In the last decade, allegations have come out against dozens of Cardinal Hayes officials. Father Robert Harrison was fired in 2014 after admitting to abusing students in the 1970s and 1980s. In 2009, former Dean of Discipline James West pleaded guilty to second-degree harassment after being charged with forcible touching and sexual abuse.
Cardinal Hayes did not respond to repeated requests for comment, but in other articles throughout the past two weeks, the school has referred reporters to Joseph Zwilling, the director of communications for the New York Archdiocese. Zwilling released a statement in August addressing the deluge of lawsuits against Cardinal Hayes and the New York Archdiocese.
“The Archdiocese of New York has been anticipating the filing of lawsuits since the Child Victims Act passed earlier this year, even as we continue to invite people to consider our successful program to bring compensation quickly to qualified claimants through the archdiocesan Independent Reconciliation and Compensation Program,” Zwilling said.
“While we carefully review the claims made in these suits, we ask that people pray for peace and healing for all those who have suffered from the sin and crime of the sexual abuse of minors, wherever it occurred, particularly victim-survivors and their families.”
O’Connor has been implicated in dozens of other lawsuits throughout New York and New Jersey from students who attended Cardinal Hayes and Iona Prep.
TC and his lawyer Peter Noaker said priests like O’Connor developed a pattern and specifically identified kids they knew would be easy to target. Other immigrant students at Cardinal Hayes have come forward to say they were sexually abused by O’Connor, who was allowed to leave the school in 1986 after multiple allegations came out against him.

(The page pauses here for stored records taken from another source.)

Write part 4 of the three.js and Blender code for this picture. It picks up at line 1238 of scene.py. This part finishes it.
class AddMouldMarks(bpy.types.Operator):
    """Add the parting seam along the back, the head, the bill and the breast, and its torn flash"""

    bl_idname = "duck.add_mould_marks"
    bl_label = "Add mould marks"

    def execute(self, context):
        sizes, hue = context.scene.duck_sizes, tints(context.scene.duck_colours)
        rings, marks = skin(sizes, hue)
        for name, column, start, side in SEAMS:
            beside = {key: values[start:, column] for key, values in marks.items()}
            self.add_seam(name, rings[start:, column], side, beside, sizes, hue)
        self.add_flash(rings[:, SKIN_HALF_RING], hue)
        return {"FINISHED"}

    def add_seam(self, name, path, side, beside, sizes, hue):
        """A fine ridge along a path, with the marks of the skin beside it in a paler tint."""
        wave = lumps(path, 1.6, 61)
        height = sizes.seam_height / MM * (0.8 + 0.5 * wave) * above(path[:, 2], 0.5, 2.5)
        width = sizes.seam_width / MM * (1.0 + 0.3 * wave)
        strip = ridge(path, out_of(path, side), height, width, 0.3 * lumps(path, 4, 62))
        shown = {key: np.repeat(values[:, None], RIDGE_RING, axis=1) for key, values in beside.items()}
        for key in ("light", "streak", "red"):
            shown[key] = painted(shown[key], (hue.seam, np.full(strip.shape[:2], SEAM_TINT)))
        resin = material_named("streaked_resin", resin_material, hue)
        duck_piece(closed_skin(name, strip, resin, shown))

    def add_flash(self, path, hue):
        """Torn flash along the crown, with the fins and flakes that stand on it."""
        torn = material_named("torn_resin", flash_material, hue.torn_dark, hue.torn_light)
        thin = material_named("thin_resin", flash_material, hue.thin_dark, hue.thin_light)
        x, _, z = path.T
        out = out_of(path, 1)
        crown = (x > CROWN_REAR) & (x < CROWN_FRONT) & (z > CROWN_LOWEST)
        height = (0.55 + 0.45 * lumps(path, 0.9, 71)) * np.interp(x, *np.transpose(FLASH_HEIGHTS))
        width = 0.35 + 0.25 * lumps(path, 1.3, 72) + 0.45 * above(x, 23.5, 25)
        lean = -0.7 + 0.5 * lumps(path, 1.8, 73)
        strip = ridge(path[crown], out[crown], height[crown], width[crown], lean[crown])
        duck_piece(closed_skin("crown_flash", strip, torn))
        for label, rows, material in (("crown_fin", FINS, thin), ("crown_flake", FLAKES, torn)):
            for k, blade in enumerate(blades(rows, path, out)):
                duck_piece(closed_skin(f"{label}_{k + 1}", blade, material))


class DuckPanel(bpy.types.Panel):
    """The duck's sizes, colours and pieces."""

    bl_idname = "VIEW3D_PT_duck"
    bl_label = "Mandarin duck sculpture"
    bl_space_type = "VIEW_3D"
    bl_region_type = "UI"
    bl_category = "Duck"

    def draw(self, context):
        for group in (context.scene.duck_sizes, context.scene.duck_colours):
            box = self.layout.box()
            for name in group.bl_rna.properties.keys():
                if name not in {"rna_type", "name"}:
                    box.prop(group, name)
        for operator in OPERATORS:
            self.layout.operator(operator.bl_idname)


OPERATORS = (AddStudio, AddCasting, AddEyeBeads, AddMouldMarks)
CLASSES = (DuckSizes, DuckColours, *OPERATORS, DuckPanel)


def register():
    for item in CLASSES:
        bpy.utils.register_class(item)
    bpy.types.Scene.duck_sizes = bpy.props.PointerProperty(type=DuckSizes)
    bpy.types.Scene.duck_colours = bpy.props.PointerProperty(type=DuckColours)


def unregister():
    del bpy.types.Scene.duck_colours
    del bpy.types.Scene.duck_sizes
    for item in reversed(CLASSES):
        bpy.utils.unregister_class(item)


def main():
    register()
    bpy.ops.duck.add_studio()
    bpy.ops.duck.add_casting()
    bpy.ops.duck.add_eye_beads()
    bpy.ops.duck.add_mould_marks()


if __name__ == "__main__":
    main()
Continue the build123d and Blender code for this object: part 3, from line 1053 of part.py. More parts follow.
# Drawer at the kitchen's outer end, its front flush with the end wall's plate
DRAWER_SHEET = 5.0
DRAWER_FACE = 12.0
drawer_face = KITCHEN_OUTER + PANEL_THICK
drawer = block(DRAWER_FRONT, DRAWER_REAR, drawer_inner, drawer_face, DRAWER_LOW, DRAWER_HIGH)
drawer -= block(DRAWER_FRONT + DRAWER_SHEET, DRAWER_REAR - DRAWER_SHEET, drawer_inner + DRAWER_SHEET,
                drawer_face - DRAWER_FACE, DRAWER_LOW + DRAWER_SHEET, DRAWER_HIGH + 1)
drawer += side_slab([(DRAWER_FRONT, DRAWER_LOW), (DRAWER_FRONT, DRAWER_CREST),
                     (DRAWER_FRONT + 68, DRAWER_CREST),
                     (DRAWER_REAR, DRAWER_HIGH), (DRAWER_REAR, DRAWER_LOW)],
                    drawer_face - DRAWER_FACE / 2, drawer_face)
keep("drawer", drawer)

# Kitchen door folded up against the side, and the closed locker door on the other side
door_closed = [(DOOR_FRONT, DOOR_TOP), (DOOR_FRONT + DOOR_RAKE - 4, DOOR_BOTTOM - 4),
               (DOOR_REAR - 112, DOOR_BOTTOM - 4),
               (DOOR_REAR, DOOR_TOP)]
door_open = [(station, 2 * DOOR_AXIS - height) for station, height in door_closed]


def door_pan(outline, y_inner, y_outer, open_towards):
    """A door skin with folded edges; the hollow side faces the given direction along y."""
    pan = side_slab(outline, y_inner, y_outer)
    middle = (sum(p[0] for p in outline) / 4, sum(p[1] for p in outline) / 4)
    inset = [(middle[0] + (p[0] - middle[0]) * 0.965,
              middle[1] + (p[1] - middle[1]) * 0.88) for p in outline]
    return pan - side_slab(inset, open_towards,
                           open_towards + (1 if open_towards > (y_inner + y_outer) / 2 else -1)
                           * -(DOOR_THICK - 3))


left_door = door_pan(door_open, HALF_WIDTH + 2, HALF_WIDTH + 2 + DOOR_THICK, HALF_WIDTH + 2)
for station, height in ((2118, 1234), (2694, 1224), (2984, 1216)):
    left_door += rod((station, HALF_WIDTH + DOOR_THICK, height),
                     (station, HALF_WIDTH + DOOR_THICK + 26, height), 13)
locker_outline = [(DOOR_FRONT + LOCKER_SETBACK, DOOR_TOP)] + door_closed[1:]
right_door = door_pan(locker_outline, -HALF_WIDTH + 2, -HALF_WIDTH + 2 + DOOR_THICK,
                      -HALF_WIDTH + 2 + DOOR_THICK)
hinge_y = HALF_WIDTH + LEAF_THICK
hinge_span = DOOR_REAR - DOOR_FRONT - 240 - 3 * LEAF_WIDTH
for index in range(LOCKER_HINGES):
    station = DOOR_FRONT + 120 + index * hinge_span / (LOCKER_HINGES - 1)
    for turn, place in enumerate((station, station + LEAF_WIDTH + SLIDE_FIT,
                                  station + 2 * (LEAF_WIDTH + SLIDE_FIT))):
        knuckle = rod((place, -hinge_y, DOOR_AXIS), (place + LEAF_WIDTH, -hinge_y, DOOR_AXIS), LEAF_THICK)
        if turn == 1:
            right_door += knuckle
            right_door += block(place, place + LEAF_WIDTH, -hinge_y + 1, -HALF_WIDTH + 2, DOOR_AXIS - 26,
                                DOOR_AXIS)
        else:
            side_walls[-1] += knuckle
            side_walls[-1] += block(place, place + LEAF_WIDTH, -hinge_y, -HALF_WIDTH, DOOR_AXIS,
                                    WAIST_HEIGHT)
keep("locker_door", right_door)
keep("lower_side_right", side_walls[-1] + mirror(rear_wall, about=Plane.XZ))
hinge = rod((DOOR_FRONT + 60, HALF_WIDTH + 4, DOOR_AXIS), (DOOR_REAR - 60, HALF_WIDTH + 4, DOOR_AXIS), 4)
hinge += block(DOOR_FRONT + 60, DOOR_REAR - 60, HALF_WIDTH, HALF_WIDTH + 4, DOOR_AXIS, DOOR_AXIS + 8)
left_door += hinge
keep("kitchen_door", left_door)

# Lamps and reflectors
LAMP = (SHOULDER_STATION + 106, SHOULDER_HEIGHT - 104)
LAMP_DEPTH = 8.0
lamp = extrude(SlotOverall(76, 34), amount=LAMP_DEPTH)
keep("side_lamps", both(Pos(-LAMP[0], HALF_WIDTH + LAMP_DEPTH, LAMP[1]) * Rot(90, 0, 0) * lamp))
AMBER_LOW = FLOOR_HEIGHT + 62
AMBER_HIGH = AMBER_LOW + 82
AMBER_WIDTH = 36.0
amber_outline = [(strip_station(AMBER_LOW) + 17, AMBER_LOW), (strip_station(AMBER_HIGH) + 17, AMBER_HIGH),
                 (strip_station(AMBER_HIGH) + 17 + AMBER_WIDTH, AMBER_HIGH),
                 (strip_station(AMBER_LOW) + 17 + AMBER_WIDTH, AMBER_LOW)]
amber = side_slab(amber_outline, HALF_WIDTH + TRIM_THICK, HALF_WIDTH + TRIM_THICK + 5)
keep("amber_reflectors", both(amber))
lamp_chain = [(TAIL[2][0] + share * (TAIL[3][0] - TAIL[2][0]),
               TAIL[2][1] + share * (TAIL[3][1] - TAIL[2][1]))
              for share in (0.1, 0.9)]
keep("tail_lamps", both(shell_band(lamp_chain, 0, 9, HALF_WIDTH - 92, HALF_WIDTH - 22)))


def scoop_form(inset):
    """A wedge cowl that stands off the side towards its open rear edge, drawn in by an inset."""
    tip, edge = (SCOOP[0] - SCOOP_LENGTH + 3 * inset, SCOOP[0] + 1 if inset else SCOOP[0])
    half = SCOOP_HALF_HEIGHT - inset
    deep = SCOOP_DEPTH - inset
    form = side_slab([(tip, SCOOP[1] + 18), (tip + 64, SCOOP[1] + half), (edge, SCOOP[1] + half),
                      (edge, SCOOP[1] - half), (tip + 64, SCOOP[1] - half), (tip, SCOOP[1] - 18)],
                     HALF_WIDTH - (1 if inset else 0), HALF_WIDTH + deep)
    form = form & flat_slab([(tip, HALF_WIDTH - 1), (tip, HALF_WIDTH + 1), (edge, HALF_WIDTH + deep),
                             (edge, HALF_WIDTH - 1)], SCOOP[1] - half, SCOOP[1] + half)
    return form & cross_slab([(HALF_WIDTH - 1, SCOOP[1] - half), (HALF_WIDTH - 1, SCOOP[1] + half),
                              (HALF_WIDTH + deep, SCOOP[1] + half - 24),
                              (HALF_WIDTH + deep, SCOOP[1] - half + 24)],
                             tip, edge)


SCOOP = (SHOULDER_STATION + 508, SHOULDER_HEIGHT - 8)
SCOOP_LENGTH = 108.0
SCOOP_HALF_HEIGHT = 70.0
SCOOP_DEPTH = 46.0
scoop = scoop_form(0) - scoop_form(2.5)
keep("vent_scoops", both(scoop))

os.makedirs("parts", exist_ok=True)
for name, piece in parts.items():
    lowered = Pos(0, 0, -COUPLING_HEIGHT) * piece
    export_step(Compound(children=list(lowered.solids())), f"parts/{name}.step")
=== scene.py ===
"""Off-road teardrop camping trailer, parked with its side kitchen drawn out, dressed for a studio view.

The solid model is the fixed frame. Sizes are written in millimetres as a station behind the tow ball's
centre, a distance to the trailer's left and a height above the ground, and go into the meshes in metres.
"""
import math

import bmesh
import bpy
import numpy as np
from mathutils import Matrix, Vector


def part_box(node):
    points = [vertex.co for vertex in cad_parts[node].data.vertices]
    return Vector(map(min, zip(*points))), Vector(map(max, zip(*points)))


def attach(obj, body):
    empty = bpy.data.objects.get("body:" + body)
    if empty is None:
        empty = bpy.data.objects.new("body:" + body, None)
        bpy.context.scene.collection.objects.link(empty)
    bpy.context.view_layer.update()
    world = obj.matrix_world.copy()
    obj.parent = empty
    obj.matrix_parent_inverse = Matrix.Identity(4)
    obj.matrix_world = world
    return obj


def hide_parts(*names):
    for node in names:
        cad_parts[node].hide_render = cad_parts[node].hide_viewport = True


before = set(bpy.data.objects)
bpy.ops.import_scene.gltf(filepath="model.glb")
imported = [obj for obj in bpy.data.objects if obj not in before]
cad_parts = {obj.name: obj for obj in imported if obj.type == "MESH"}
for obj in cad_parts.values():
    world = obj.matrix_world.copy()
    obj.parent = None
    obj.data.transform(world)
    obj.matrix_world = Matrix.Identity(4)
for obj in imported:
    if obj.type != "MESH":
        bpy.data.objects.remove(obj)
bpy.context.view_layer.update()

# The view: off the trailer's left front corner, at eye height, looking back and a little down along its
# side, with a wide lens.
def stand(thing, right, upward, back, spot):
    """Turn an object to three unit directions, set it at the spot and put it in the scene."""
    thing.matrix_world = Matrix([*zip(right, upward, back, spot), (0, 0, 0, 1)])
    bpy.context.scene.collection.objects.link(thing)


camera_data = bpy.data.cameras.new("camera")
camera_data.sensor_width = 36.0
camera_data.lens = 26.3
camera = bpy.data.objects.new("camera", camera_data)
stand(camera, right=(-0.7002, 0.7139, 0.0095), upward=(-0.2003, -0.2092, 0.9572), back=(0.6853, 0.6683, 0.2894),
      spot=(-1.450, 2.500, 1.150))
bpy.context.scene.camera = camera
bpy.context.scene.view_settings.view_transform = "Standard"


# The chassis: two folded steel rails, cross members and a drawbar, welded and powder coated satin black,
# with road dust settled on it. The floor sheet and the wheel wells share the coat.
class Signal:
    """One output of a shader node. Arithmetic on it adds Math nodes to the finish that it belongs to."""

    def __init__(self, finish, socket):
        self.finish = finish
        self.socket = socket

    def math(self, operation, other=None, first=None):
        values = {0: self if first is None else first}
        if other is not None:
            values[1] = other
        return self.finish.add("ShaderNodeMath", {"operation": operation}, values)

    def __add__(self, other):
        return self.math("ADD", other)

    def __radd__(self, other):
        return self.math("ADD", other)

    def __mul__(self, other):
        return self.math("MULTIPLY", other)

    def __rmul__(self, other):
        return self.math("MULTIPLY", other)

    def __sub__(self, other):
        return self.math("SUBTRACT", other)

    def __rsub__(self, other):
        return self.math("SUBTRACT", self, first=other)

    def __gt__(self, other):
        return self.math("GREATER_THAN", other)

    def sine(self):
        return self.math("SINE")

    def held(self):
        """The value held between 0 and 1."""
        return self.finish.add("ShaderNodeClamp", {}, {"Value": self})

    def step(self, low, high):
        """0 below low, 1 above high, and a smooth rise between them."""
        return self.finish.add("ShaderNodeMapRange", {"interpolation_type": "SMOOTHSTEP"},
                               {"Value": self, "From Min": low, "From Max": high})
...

“A lot of these predators they profile you. So they see a single parent, my mom came from Haiti so she didn’t know too much in terms of education or what to do or the rights. She was brought up in respecting the Catholic religion and you don’t go against it. They have 100% full trust,” TC told The Haitian Times.
“Situations like that that would happen, and with other kids things were happening. We wouldn’t talk about it but things were happening and it wasn’t until we graduated that all these stories kept coming up more and more and more. We started seeing how severe of the consequences that happened to Hayes guys. Being depressed and alcohol, drug abuse and suicide.”
More than 400 lawsuits have been filed in New York since the state legislature finally passed the long-gestating Child Victims Act in February and put it into action weeks ago. The law created a one-year “loockback” window where survivors of sexual abuse can sue people or institutions, regardless of how long ago it occurred.
Almost 170 cases in New York City alone were filed on August 14, the first day of the one-year window. The Archdiocese of New York has already reached settlements with more than 300 people worth a total of $65 million.
“We want kids to be safer, so we have to know where our predators are. Unfortunately, we would think that we could trust the Archdiocese and the church to tell us where the bad guys are but we now know that we can’t. So now this Child Victims Act is going to expose predators that we didn’t know about before and so we can protect our children from those predators,” Noaker said at a press conference on the steps of a New York courthouse.
“We also need to take care of the people that have been hurt. They need help. That’s the whole point of the signs today. Depression, fear, anxiety. Those folks need some help, some doctors and counselors. So we need to help them pay for it. So we’re gonna get them money to do that. I don’t shy away from that.”
The law spent more than a decade languishing in the state senate because the Catholic Church spent millions fighting it with an army of lobbyists. Senate Democrats were finally able to push it through after taking the majority in the 2018 election.
Part of that final push relied heavily on the testimony of powerful Haitian-American Assemblywoman Rodneyse Bichotte. Before the final vote on January 28, Bichotte shared a deeply personal story that resembled part of what TC went through at Cardinal Hayes.

Assemblywoman Rodneyse Bichotte
Bichotte told the Assembly floor that when she was just 10 years old, she was injured in a car accident and bedridden. She was forced to be homeschooled and her mother would invite large prayer groups to their home. One pastor would hang around after the prayer group and began to molest her in different parts of the house
“I was afraid for a very long time to come forward. For the risk of being blamed for my own pain,” Bichotte said in January.
“Not only was I embarrassed but I was afraid to be blamed, so I kept it to myself. As I spoke to some of my peers who were my age, I realized I wasn’t alone. They, too, were being molested and they, too, were silent. Whether it was a father, an uncle, a friend, or a clergy person, we were all in this together.”
In January, the 45-year-old Bichotte said she still had not even spoken about the situation with her mother.
Bichotte filmed an advertisement about the new law in Haitian Creole for victims advocacy group Safe Horizon, encouraging Haitian immigrants and Haitian-Americans to come forward with claims of sexual abuse.
TC said was filing a civil case, but his lawyer Noaker said that often the information they find can be referred to prosecutors for criminal cases.
“The good thing about a civil case is we have a bit of a broader law that is going to allow us to get a bit more information. It’s very common that we will then provide it to the prosecutor and say hey, this is what we’re seeing,” Noaker told The Haitian Times.
“Crimes occurred. These cases will start the process within the church to get rid of the bad priests so that they cannot use that collar to get access to more children.”
Noaker said it was common for priests to target immigrant children from countries with heavy Catholic populations knowing they would be afraid to come forward.
Noaker is hoping TC’s story will prompt more Haitians and Haitian-Americans to come forward.
“When he was at Cardinal Hayes, there was a lot of pressure because he’s a first generation kid, and everyone is putting all their bets on him,” Noaker added.
“So it made him more vulnerable. And this piece of s–t took advantage of that and now we’re worried there’s more victims out there that don’t know what to do.”